Ernesto Galli Della Loggia, Style 30/5/2013, 30 maggio 2013
COME SAREMO? POVERI MA INTELLIGENTI
Tutti quanti facciamo un grand’uso dell’aggettivo «epocale». Tendiamo ad appiccicarlo ormai a ogni cosa, a proposito o a sproposito che sia. E così va a finire che poi i fatti realmente epocali neppure li vediamo, che i giornali non gli dedichino neppure un titolo su due colonne. Mi riferisco a quanto ha dichiarato il primo marzo di quest’anno Pascal Lamy, il direttore generale del Wto, l’Organizzazione mondiale del commercio. Il quale ci ha informato che «Fanno scorso, per la prima volta nella storia dell’umanità, la produzione dei Paesi sviluppati è stata inferiore a quella dei Paesi in via di sviluppo», e che sempre nello stesso anno questi ultimi hanno attirato una quantità d’investimenti maggiore dei Paesi ricchi (per l’esattezza 680 miliardi di dollari contro 549).

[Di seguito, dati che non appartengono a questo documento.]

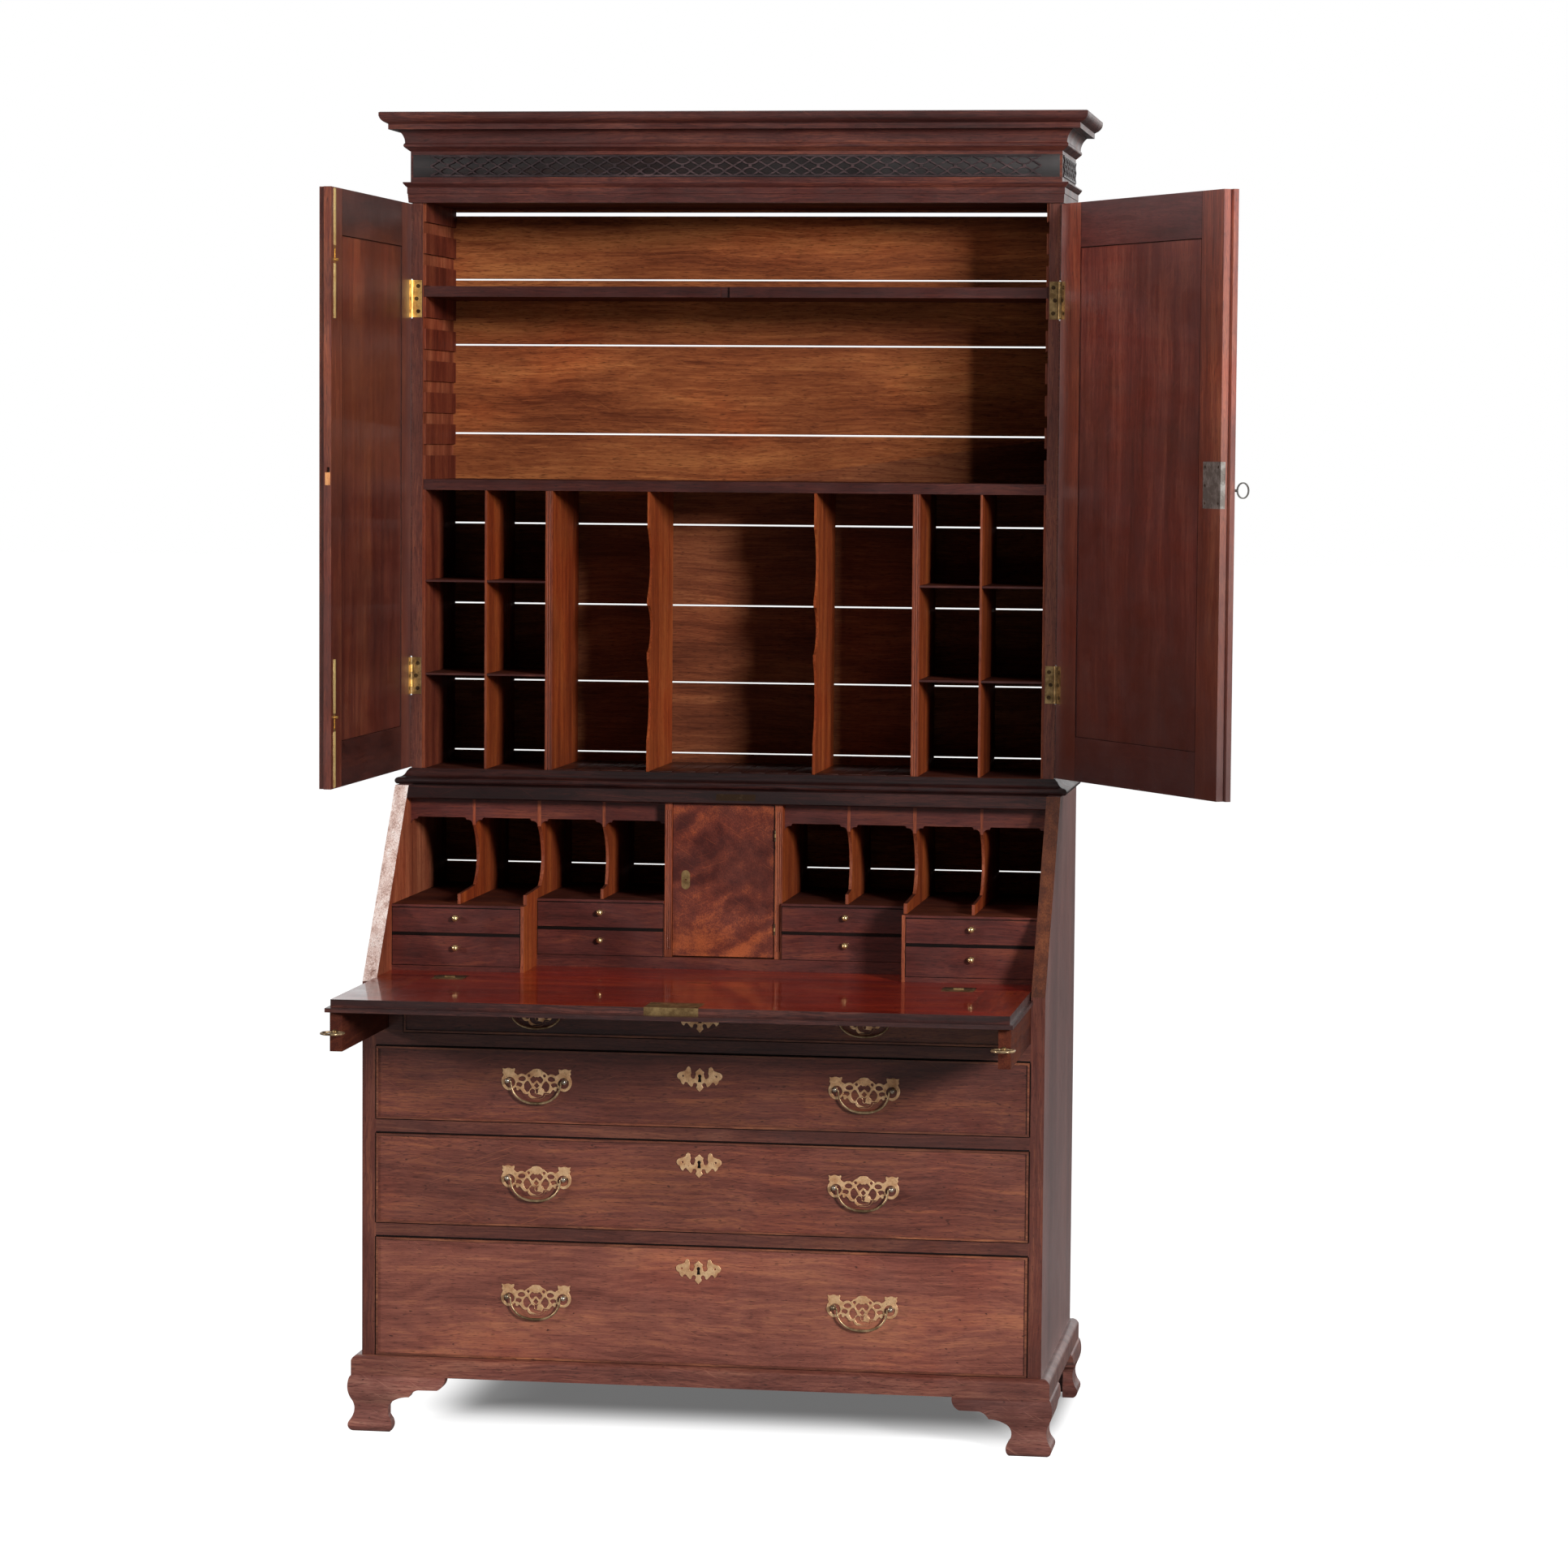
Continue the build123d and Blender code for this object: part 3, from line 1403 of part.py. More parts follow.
def adjustable_shelf():
    """Shelf in one pair of the ladder's grooves."""
    low = first_groove_bottom + groove_pitch * shelf_groove_index + fit_gap
    front = bookcase_front_y + ladder_set_back
    half = bookcase_board_x - face_gap
    shelf = board(-half, half, front, gallery_back_y, low, low + shelf_thickness)
    notch = board(
        *shelf_notch, front - cut_overrun, front + shelf_notch_depth, low - cut_overrun,
        low + shelf_thickness + cut_overrun,
    )
    return [shelf - notch]


def scalloped_partition():
    """Thin partition with three bays cut into its front edge."""
    wood = board(
        scalloped_x - scalloped_thickness / 2, scalloped_x + scalloped_thickness / 2,
        rack_front_y, gallery_back_y, bookcase_floor_level, fixed_shelf_bottom,
    )
    for low_share, high_share, depth_share in scallop_shares:
        low = bookcase_floor_level + rack_height * low_share
        high = bookcase_floor_level + rack_height * high_share
        deepest = rack_front_y + scallop_depth * depth_share
        arc = ThreePointArc(
            (rack_front_y, low), (deepest, (low + high) / 2), (rack_front_y, high),
        )
        edge = Polyline(
            (rack_front_y, high), (rack_front_y - cut_overrun, high),
            (rack_front_y - cut_overrun, low), (rack_front_y, low),
        )
        wood = wood - slab_x(
            make_face([arc, edge]), scalloped_x - scalloped_thickness,
            scalloped_x + scalloped_thickness,
        )
    return wood


def reeded_upright():
    """Pair of boards with a reeded front strip."""
    low, high = reeded_centre_x - reeded_width / 2, reeded_centre_x + reeded_width / 2
    strip_back = rack_front_y + reeded_width
    strip = board(low, high, rack_front_y, strip_back, bookcase_floor_level, fixed_shelf_bottom)
    for index in range(1, reed_count):
        strip = strip - rod_z(
            low + reeded_width * index / reed_count, rack_front_y, reed_groove_radius,
            bookcase_floor_level, fixed_shelf_bottom,
        )
    boards = [
        board(
            x, x + rack_divider_thickness, strip_back, gallery_back_y, bookcase_floor_level,
            fixed_shelf_bottom,
        )
        for x in (low, high - rack_divider_thickness)
    ]
    return [strip] + boards


def letter_racks():
    """Thin dividers and shelves, reeded uprights and scalloped partitions."""
    half = rack_divider_thickness / 2
    pieces = [board(
        rack_divider_x - half, rack_divider_x + half, rack_front_y, gallery_back_y,
        bookcase_floor_level, fixed_shelf_bottom,
    )]
    spans = [
        (reeded_centre_x + reeded_width / 2, rack_divider_x - half),
        (rack_divider_x + half, bookcase_inner),
    ]
    for share in rack_shelf_shares:
        level = bookcase_floor_level + rack_height * share
        for low, high in spans:
            pieces.append(board(
                low, high, rack_front_y, gallery_back_y, level - rack_shelf_thickness / 2,
                level + rack_shelf_thickness / 2,
            ))
    return both_sides(pieces + reeded_upright() + [scalloped_partition()])


# Frieze and cornice


def cornice():
    """Frieze boards, moulding under them, moulding over them and the lid."""
    outer_x = bookcase_half_width + frieze_offset
    outer_y = bookcase_front_y - frieze_offset
    front = board(
        -outer_x, outer_x, outer_y, frieze_inner_y, bookcase_top_level, frieze_top_level,
    )
    hole = bolt_hole(bookcase_top_level - cut_overrun, door_top_level + bolt_travel)
    end = board(
        frieze_inner_x, outer_x, frieze_inner_y, case_depth, bookcase_top_level,
        frieze_top_level,
    )
    back = board(
        -frieze_inner_x, frieze_inner_x, case_back_inner, case_depth, bookcase_top_level,
        frieze_top_level,
    )
    foot = moulding(
        frieze_foot_profile(), bookcase_half_width, bookcase_front_y, case_depth,
        frieze_offset + frieze_foot_reach,
    )
    crown = moulding(
        cornice_profile(), bookcase_half_width, bookcase_front_y, case_depth,
        frieze_offset + cornice_reach,
    )
    lid_x = bookcase_half_width - frieze_top_ledge
    lid = board(
        -lid_x, lid_x, bookcase_front_y + frieze_top_ledge, case_depth, frieze_top_level,
        frieze_top_level + frieze_lid_thickness,
    )
    pieces = [front - hole, back, lid, foot[0] - hole] + foot[1:] + crown
    return both_sides([end]) + pieces


def fret_unit():
    """One repeat of the fretwork: two pointed ovals and crossing strips, between borders."""
    tall = fret_top_level - fret_bottom_level
    wide = fret_period
    strip = fret_strip
    pieces = [
        Pos(0, sign * (tall - strip) / 2) * Rectangle(wide, strip) for sign in (-1, 1)
    ]
    oval_x, oval_z = wide * fret_oval_share, tall / 5
    cuts = []
    for sign in (-1, 1):
        for shapes, shrink in ((pieces, 0), (cuts, strip * fret_ring_share)):
            a, b = oval_x - 2 * shrink, oval_z - shrink
            z = sign * tall / 4
            shapes.append(make_face([
                ThreePointArc((-a, z), (0, z + b), (a, z)),
                ThreePointArc((a, z), (0, z - b), (-a, z)),
            ]))
    for side in (-1, 1):
        for sign in (-1, 1):
            start = (side * (oval_x - strip), sign * tall / 4)
            for level in (0, sign * (tall - strip) / 2):
                pieces.append(face_strip(start, (side * wide / 2, level), strip))
    pieces.append(Rectangle(strip * 2, tall / 2 - strip))
    return (Sketch() + pieces) - cuts & Rectangle(wide, tall)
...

Qualcuno ha giustamente parlato di «disoccidentalizzazione» del mondo, cioè di un pianeta in cui l’Occidente conta sempre meno. Ma non nascondiamoci dietro le parole: l’Occidente alla fine siamo noi. Dunque siamo noi che siamo destinati a contare sempre meno. Alla luce della notizia di cui sopra, contare sempre meno vuoi dire innanzi tutto una cosa: che già oggi siamo meno ricchi di ieri e che domani lo saremo ancora meno di oggi. Nel 2030 infatti, in pratica domani, intorno al tavolo dove sono apparecchiate le risorse mondiali si siederà una popolazione che per la metà sarà rappresentata da indiani, cinesi e africani, e si calcola che quell’anno la parte di ricchezza mondiale di India, Cina e Africa soltanto ammonterà a circa il 40 per cento del totale.
Abituate da tre secoli a farla da padrone, le opinioni pubbliche di questa parte del mondo mi sembra che non si siano ancora rese ben conto di che cosa significherà di qui a pochi anni un tale gigantesco spostamento di ricchezza e di potere. Anzi di che cosa esso comincia a significare fin d’ora. Specie in Europa la democrazia è una pianta che è cresciuta innaffiata dalla continua ascesa dei consumi, resi possibili anche dal costo più che ragionevole di molte materie prime, oltre che dal livello dei redditi individuali cui contribuiva in modo determinante la condizione delle fabbriche occidentali, padrone incontrastate dei mercati. Ma che cosa succederà quando in un futuro più che prossimo tutte queste condizioni non ci saranno più, specialmente a causa della concorrenza indo-cinoafricana? Quando la presenza produttiva di queste aree, finora escluse, porterà a un aumento dei prezzi delle materie prime, come è già accaduto con il petrolio?
La verità è che nel futuro dell’Occidente, nel nostro futuro, si profila un probabile abbassamento del tenore di vita. Ho scritto si profila, perché forse i giochi non sono ancora fatti, e all’Occidente restano alcune mosse importanti, alcune possibili risposte strategiche: alle quali però è necessario che gli elettori sappiano dare un appoggio politico massiccio. Convincendosi essi per primi che la maggiore quantità delle risorse disponibili va oggi indirizzata a questi due obiettivi: l’innalzamento del complessivo livello scientifico-tecnologico delle nostre società, l’aumento della produttività e quindi della competitività così raggiungibile in tutti i settori. Solo in questo modo riusciremo a non soccombere. Conciliare questo imperativo salvando tuttavia al tempo stesso il retroterra umanistico, cuore della nostra identità storica, di cui anche la democrazia è un frutto, è la vera sfida che ci sta davanti.